The novel describes the narrator’s obsessive searching. He goes to the train station to watch passengers arrive. He walks the aisles of theaters and cinemas, scanning faces. He catches the scent of Tirosh’s aftershave lotion and breaks into a run, only to discover it is someone else. Years pass. He names his son Gavriel. The searching never stops.

This elegiac tone runs through the entire novel. It is not a story of triumph. It is a story of bereavement. Wisse notes in her foreword that the novel “partially joins the literature of bereavement, filled as it is from start to finish with mourning for the absent teacher and other departed people and expectations.” Tirosh succeeds in changing his students. He prepares them for a fight they had to win. But he also leaves them with something unfinished, a wound that does not heal.

The novel raises questions it does not answer. Was Tirosh right to do what he did? Was the price worth paying? Did the Jews of the Yishuv need men like him, or did they need to resist the temptation to become like him? Shalev lets the tension sit. The book was controversial when it appeared. It gave voice to the Irgun and Lehi at a time when Israel’s Labor establishment controlled the national narrative. Menachem Begin, former leader of the Irgun, would not become prime minister until 1977. Shalev was writing against the grain.

But the novel is not ideological. It is personal. The narrator does not defend Tirosh or condemn him. He simply cannot let him go. Tirosh appears for a few months and shapes the rest of his life. That is the mystery at the heart of the book. How does one person exert such power? What makes a teacher unforgettable? What does it mean to be changed by someone and then abandoned by them?

There are passages in the novel that linger. The description of the narrator wandering through divided Jerusalem, searching for traces of a past that no longer exists. The account of Aya’s death, told with restraint that makes it more devastating. Shalev does not overwrite. He trusts the reader to feel what he does not say.
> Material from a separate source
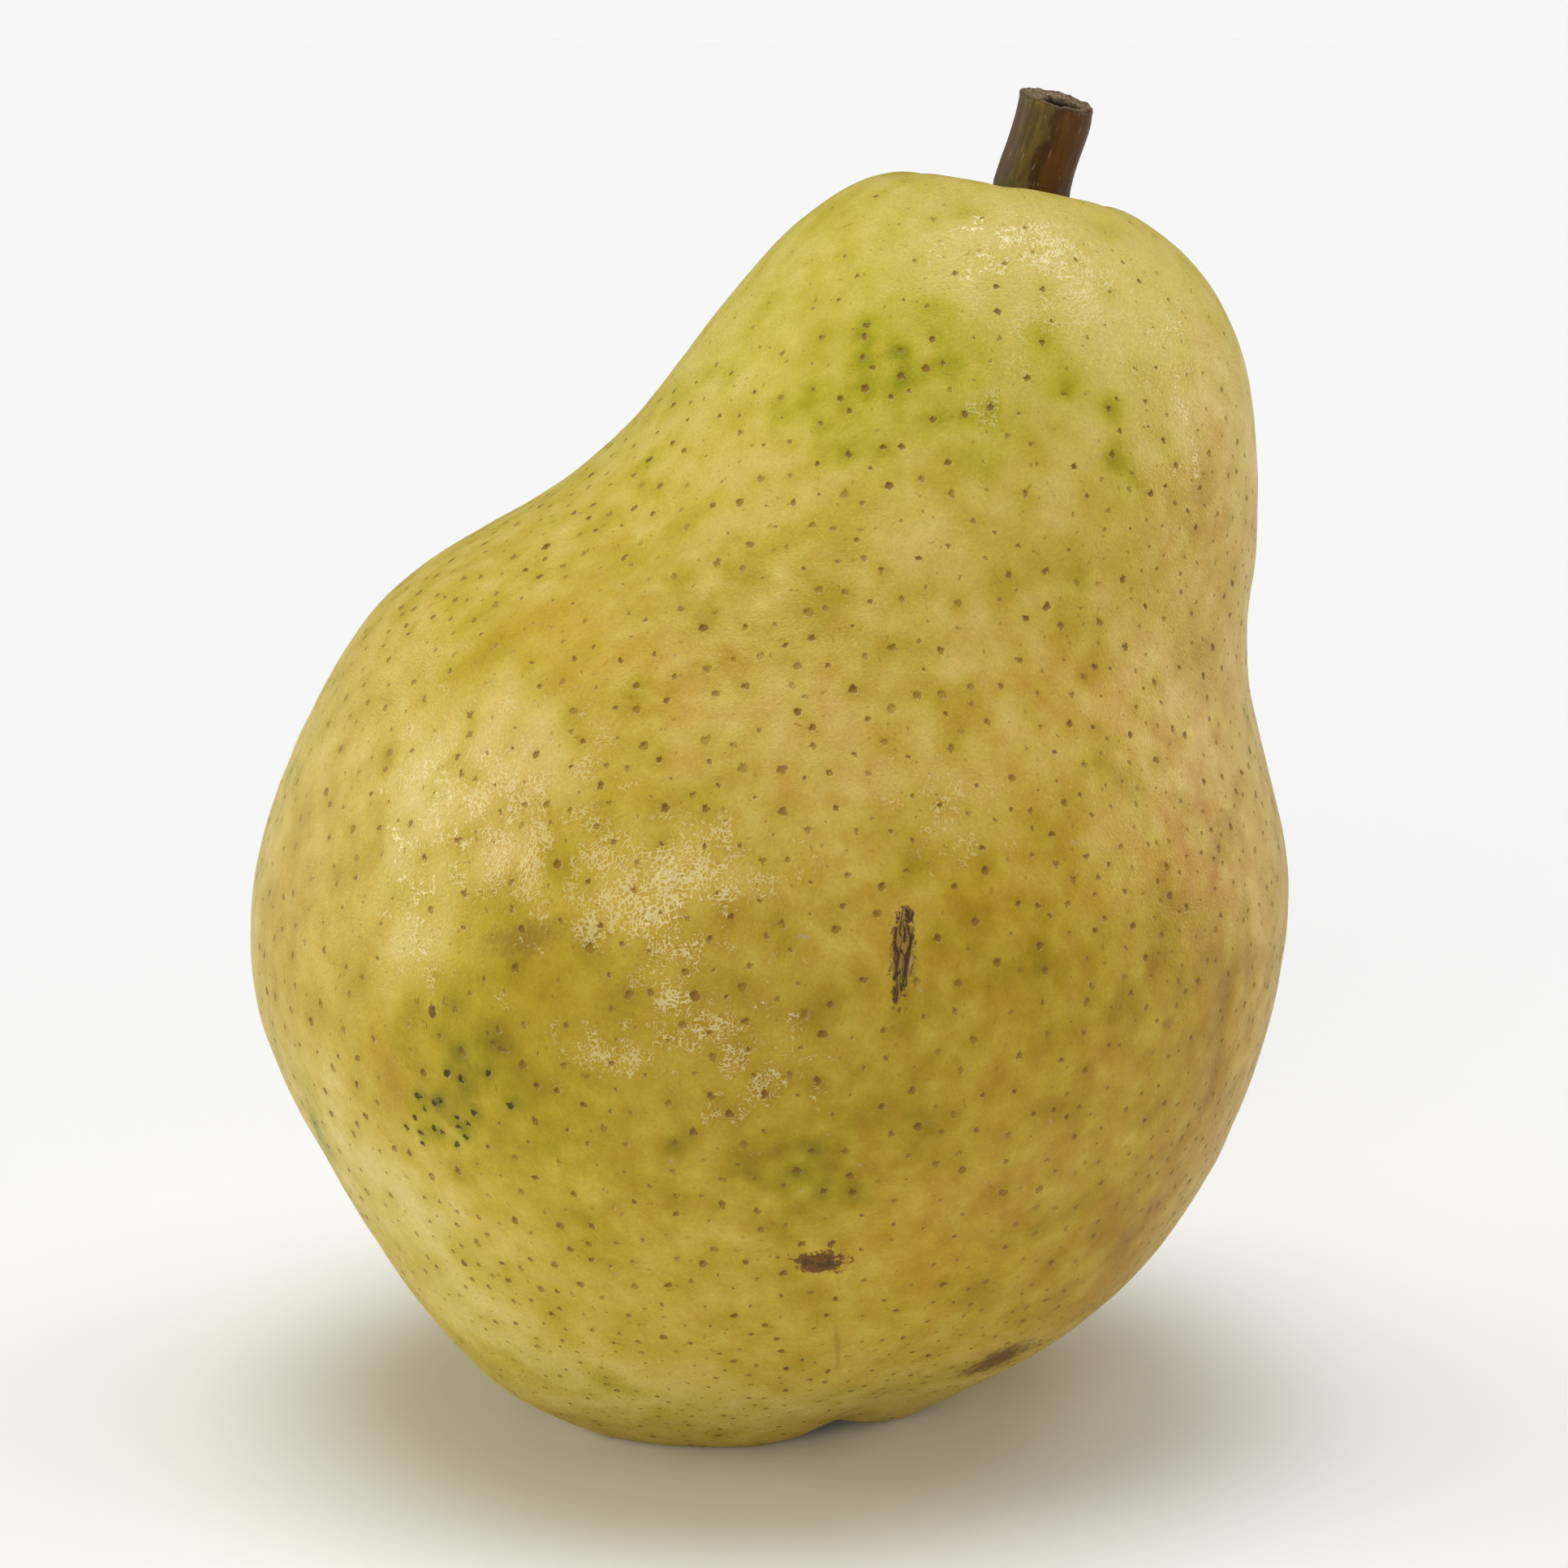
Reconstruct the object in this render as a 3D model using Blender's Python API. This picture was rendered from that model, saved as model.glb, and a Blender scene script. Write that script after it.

Halkin’s translation preserves the spare quality of the prose. He makes small changes where necessary to help American readers understand references to the Yishuv and the underground movements, but he avoids footnotes, which he finds cumbersome. The result is a text that reads smoothly without feeling dumbed down. Yiftach Ofek’s historical introduction provides context for readers unfamiliar with the period. Wisse’s foreword explains how the book came to be translated and why it matters.

The Gavriel Tirosh Affair was published sixty years ago. It arrives in English at a moment when Israel is again divided over questions of force and restraint, when debates over how to respond to violence feel as urgent as they did in the 1930s. The novel does not offer answers. It offers a story about people who made choices under impossible circumstances and spent the rest of their lives wondering if they chose right.

Wisse notes that before the category of young adult fiction existed, The Diary of Anne Frank and Elie Wiesel’s Night “were among the teen books of our generation.” This novel belongs in that company. It is set in high school, about high school students facing choices that will define their lives. It speaks to the students living those years now as much as to adults looking back on them.

The narrator ends where he began, walking through Jerusalem, following the trail of a memory. He never finds Tirosh. He never stops looking. That is the legacy Tirosh leaves: not certainty, but the inability to forget.